# Prompt:
Below is a block of records. Copy every line in it that contains the word "down".

# Record set:
--------------------
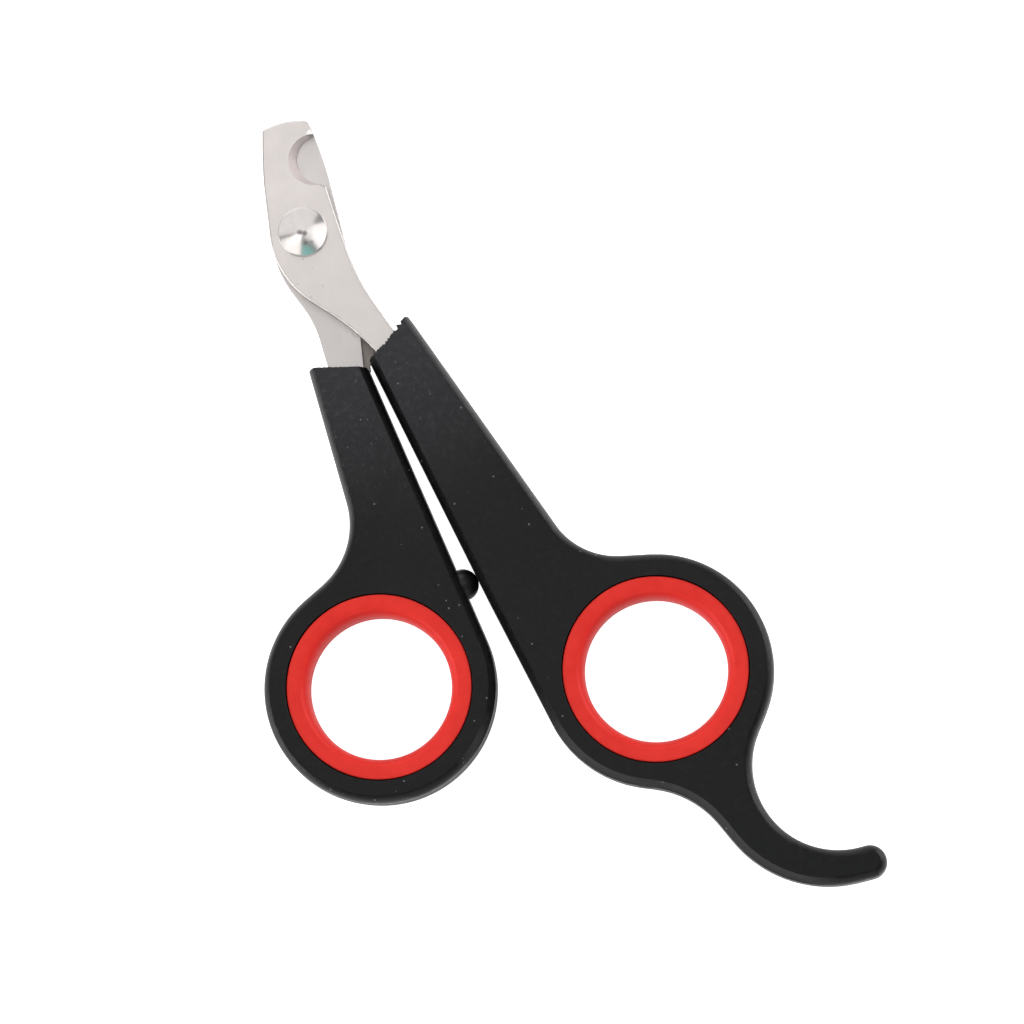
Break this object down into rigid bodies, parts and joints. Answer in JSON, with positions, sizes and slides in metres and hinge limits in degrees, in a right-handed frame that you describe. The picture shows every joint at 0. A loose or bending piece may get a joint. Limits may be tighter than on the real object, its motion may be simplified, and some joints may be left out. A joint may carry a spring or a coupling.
{
  "type": "scissor nail clipper",
  "caption": "Scissor-style nail clipper for small pets: notched crossing blades on a rivet, moulded finger-ring handles with soft ring liners and a little-finger hook.",
  "frame": {"origin": "on the rivet's axis, at the flat rear face of the rivet, which is level with the underside of the handles", "axes": "+Y along the closed jaws towards the tips, +X towards the long handle's side, +Z along the rivet's axis towards its head"},
  "size_m": [0.0691, 0.1309, 0.007],
  "materials": {
    "blade_steel": "satin ground",
    "polished_steel": "polished",
    "handle_plastic": "fine matte texture",
    "red_rubber": "satin",
    "black_rubber": "satin"
  },
  "bodies": {
    "long_half": {"long_handle": "handle_plastic", "upper_blade": "blade_steel", "pivot_rivet": "polished_steel", "pivot_washer": "polished_steel", "long_ring_insert": "red_rubber"},
    "short_half": {"short_handle": "handle_plastic", "lower_blade": "blade_steel", "short_ring_insert": "red_rubber", "bumper": "black_rubber"}
  },
  "joints": [
    {"name": "pivot", "type": "hinge", "parent": "long_half", "child": "short_half", "pos_m": [0, 0, 0], "axis": [0, 0, -1], "range_deg": [0, 45]}
  ]
}
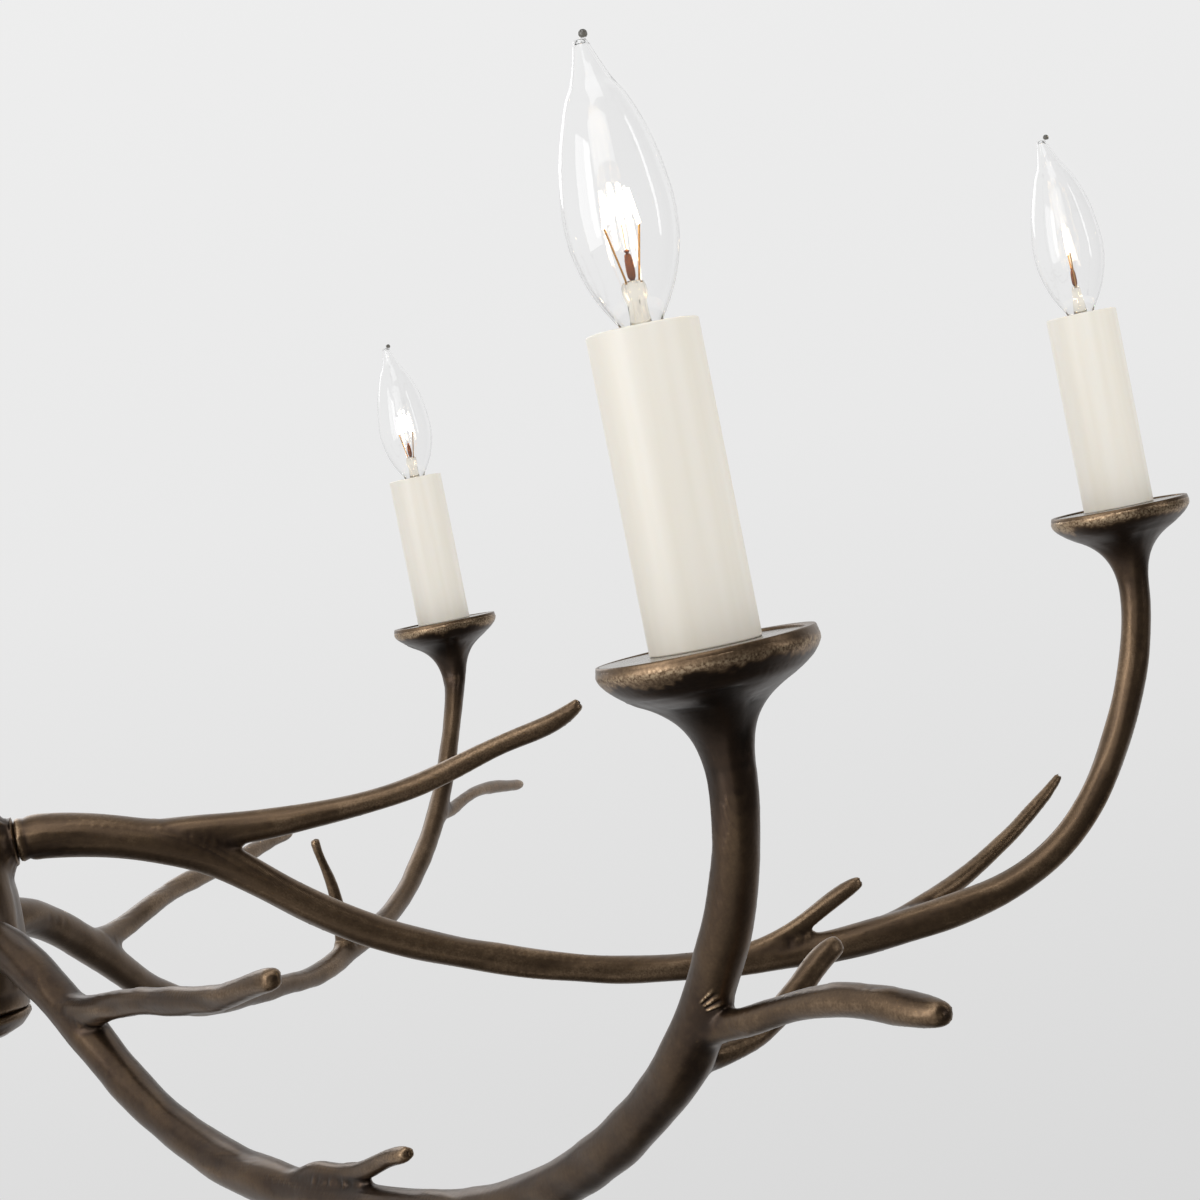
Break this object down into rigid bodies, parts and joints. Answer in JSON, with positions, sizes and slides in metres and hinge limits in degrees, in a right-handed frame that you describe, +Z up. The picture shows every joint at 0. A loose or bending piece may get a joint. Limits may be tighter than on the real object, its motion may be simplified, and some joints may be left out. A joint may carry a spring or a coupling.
{
  "type": "antler chandelier",
  "caption": "Candle chandelier with branching cast antler arms on a central hub, hung by a swivel and rods from a domed ceiling canopy.",
  "frame": {"origin": "centre of the ceiling plane, where the mounting strap and the canopy's rim touch the ceiling; the whole lamp hangs below it", "axes": "+Z points up into the ceiling; +X runs out along arm 1, and arm k stands 60 x (k - 1) degrees from +X, counter-clockwise seen from above"},
  "size_m": [1.2018, 1.0688, 0.8508],
  "materials": {
    "cast_bronze_patina": "hand-rubbed dark bronze patina on a lightly hammered casting",
    "bronze_finish_steel": "dark bronze finish, satin",
    "zinc_plated_steel": "zinc plated",
    "green_screw": "green dyed zinc",
    "ivory_sleeve": "smooth satin ivory",
    "clear_glass": "clear, fire-polished",
    "filament": "drawn wire, glowing when lit",
    "brass": "bright rolled brass",
    "phenolic": "moulded black phenolic"
  },
  "bodies": {
    "ceiling_mount": {"mounting_strap": "zinc_plated_steel", "swivel_stud": "zinc_plated_steel", "strap_locknut": "zinc_plated_steel", "ground_screw": "green_screw", "canopy": "bronze_finish_steel", "canopy_collar": "bronze_finish_steel"},
    "yoke": {"swivel_yoke": "bronze_finish_steel", "swivel_pin": "zinc_plated_steel"},
    "pendant": {"swivel_knuckle": "bronze_finish_steel", "rod_upper": "bronze_finish_steel", "rod_lower": "bronze_finish_steel", "rod_coupler": "bronze_finish_steel", "rod_nipples": "zinc_plated_steel", "trunk": "cast_bronze_patina", "trunk_cap": "cast_bronze_patina", "tie_pipe": "zinc_plated_steel", "tie_nut": "zinc_plated_steel", "hub_body": "cast_bronze_patina", "hub_cover": "cast_bronze_patina", "finial": "cast_bronze_patina", "arm_nipples": "zinc_plated_steel", "arm_locknuts": "zinc_plated_steel", "antler_arm_1": "cast_bronze_patina", "antler_arm_2": "cast_bronze_patina", "antler_arm_3": "cast_bronze_patina", "antler_arm_4": "cast_bronze_patina", "antler_arm_5": "cast_bronze_patina", "antler_arm_6": "cast_bronze_patina", "socket_nipples": "zinc_plated_steel", "socket_legs": "zinc_plated_steel", "socket_nuts": "zinc_plated_steel", "socket_bodies": "phenolic", "socket_shells": "brass", "socket_contacts": "brass"},
    "sleeve_1": {"candle_sleeve_1": "ivory_sleeve"},
    "lamp_cap_1": {"bulb_base_1": "brass"},
    "bulb_1": {"bulb_glass_1": "clear_glass", "bulb_filament_1": "filament"},
    "sleeve_2": {"candle_sleeve_2": "ivory_sleeve"},
    "lamp_cap_2": {"bulb_base_2": "brass"},
    "bulb_2": {"bulb_glass_2": "clear_glass", "bulb_filament_2": "filament"},
    "sleeve_3": {"candle_sleeve_3": "ivory_sleeve"},
    "lamp_cap_3": {"bulb_base_3": "brass"},
    "bulb_3": {"bulb_glass_3": "clear_glass", "bulb_filament_3": "filament"},
    "sleeve_4": {"candle_sleeve_4": "ivory_sleeve"},
    "lamp_cap_4": {"bulb_base_4": "brass"},
    "bulb_4": {"bulb_glass_4": "clear_glass", "bulb_filament_4": "filament"},
    "sleeve_5": {"candle_sleeve_5": "ivory_sleeve"},
    "lamp_cap_5": {"bulb_base_5": "brass"},
    "bulb_5": {"bulb_glass_5": "clear_glass", "bulb_filament_5": "filament"},
    "sleeve_6": {"candle_sleeve_6": "ivory_sleeve"},
    "lamp_cap_6": {"bulb_base_6": "brass"},
    "bulb_6": {"bulb_glass_6": "clear_glass", "bulb_filament_6": "filament"}
  },
  "joints": [
    {"name": "yoke_turn", "type": "hinge", "parent": "ceiling_mount", "child": "yoke", "pos_m": [0, 0, -0.0373], "axis": [0, 0, 1], "range_deg": [-175, 175]},
    {"name": "stem_tilt", "type": "hinge", "parent": "yoke", "child": "pendant", "pos_m": [0, 0, -0.0575], "axis": [1, 0, 0], "range_deg": [-30, 30]},
    {"name": "sleeve_1_lift", "type": "slide", "parent": "pendant", "child": "sleeve_1", "axis": [0, 0, 1], "range_m": [0, 0.008]},
    {"name": "bulb_1_lift", "type": "slide", "parent": "pendant", "child": "lamp_cap_1", "axis": [0, 0, 1], "range_m": [0, 0.00762]},
    {"name": "bulb_1_turn", "type": "hinge", "parent": "lamp_cap_1", "child": "bulb_1", "pos_m": [0.551, 0, -0.5836], "axis": [0, 0, 1], "range_deg": [0, 1080]},
    {"name": "sleeve_2_lift", "type": "slide", "parent": "pendant", "child": "sleeve_2", "axis": [0, 0, 1], "range_m": [0, 0.008]},
    {"name": "bulb_2_lift", "type": "slide", "parent": "pendant", "child": "lamp_cap_2", "axis": [0, 0, 1], "range_m": [0, 0.00762]},
    {"name": "bulb_2_turn", "type": "hinge", "parent": "lamp_cap_2", "child": "bulb_2", "pos_m": [0.2755, 0.47718, -0.5836], "axis": [0, 0, 1], "range_deg": [0, 1080]},
    {"name": "sleeve_3_lift", "type": "slide", "parent": "pendant", "child": "sleeve_3", "axis": [0, 0, 1], "range_m": [0, 0.008]},
    {"name": "bulb_3_lift", "type": "slide", "parent": "pendant", "child": "lamp_cap_3", "axis": [0, 0, 1], "range_m": [0, 0.00762]},
    {"name": "bulb_3_turn", "type": "hinge", "parent": "lamp_cap_3", "child": "bulb_3", "pos_m": [-0.2755, 0.47718, -0.5836], "axis": [0, 0, 1], "range_deg": [0, 1080]},
    {"name": "sleeve_4_lift", "type": "slide", "parent": "pendant", "child": "sleeve_4", "axis": [0, 0, 1], "range_m": [0, 0.008]},
    {"name": "bulb_4_lift", "type": "slide", "parent": "pendant", "child": "lamp_cap_4", "axis": [0, 0, 1], "range_m": [0, 0.00762]},
    {"name": "bulb_4_turn", "type": "hinge", "parent": "lamp_cap_4", "child": "bulb_4", "pos_m": [-0.551, 0, -0.5836], "axis": [0, 0, 1], "range_deg": [0, 1080]},
    {"name": "sleeve_5_lift", "type": "slide", "parent": "pendant", "child": "sleeve_5", "axis": [0, 0, 1], "range_m": [0, 0.008]},
    {"name": "bulb_5_lift", "type": "slide", "parent": "pendant", "child": "lamp_cap_5", "axis": [0, 0, 1], "range_m": [0, 0.00762]},
    {"name": "bulb_5_turn", "type": "hinge", "parent": "lamp_cap_5", "child": "bulb_5", "pos_m": [-0.2755, -0.47718, -0.5836], "axis": [0, 0, 1], "range_deg": [0, 1080]},
    {"name": "sleeve_6_lift", "type": "slide", "parent": "pendant", "child": "sleeve_6", "axis": [0, 0, 1], "range_m": [0, 0.008]},
    {"name": "bulb_6_lift", "type": "slide", "parent": "pendant", "child": "lamp_cap_6", "axis": [0, 0, 1], "range_m": [0, 0.00762]},
    {"name": "bulb_6_turn", "type": "hinge", "parent": "lamp_cap_6", "child": "bulb_6", "pos_m": [0.2755, -0.47718, -0.5836], "axis": [0, 0, 1], "range_deg": [0, 1080]}
  ],
  "couplings": [
    {"joint": "bulb_1_turn", "follows": "bulb_1_lift", "rad_per_m": 2473.7},
    {"joint": "bulb_2_turn", "follows": "bulb_2_lift", "rad_per_m": 2473.7},
    {"joint": "bulb_3_turn", "follows": "bulb_3_lift", "rad_per_m": 2473.7},
    {"joint": "bulb_4_turn", "follows": "bulb_4_lift", "rad_per_m": 2473.7},
    {"joint": "bulb_5_turn", "follows": "bulb_5_lift", "rad_per_m": 2473.7},
    {"joint": "bulb_6_turn", "follows": "bulb_6_lift", "rad_per_m": 2473.7}
  ]
}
--------------------
# Result for this exercise:
Break this object down into rigid bodies, parts and joints. Answer in JSON, with positions, sizes and slides in metres and hinge limits in degrees, in a right-handed frame that you describe. The picture shows every joint at 0. A loose or bending piece may get a joint. Limits may be tighter than on the real object, its motion may be simplified, and some joints may be left out. A joint may carry a spring or a coupling.
Break this object down into rigid bodies, parts and joints. Answer in JSON, with positions, sizes and slides in metres and hinge limits in degrees, in a right-handed frame that you describe, +Z up. The picture shows every joint at 0. A loose or bending piece may get a joint. Limits may be tighter than on the real object, its motion may be simplified, and some joints may be left out. A joint may carry a spring or a coupling.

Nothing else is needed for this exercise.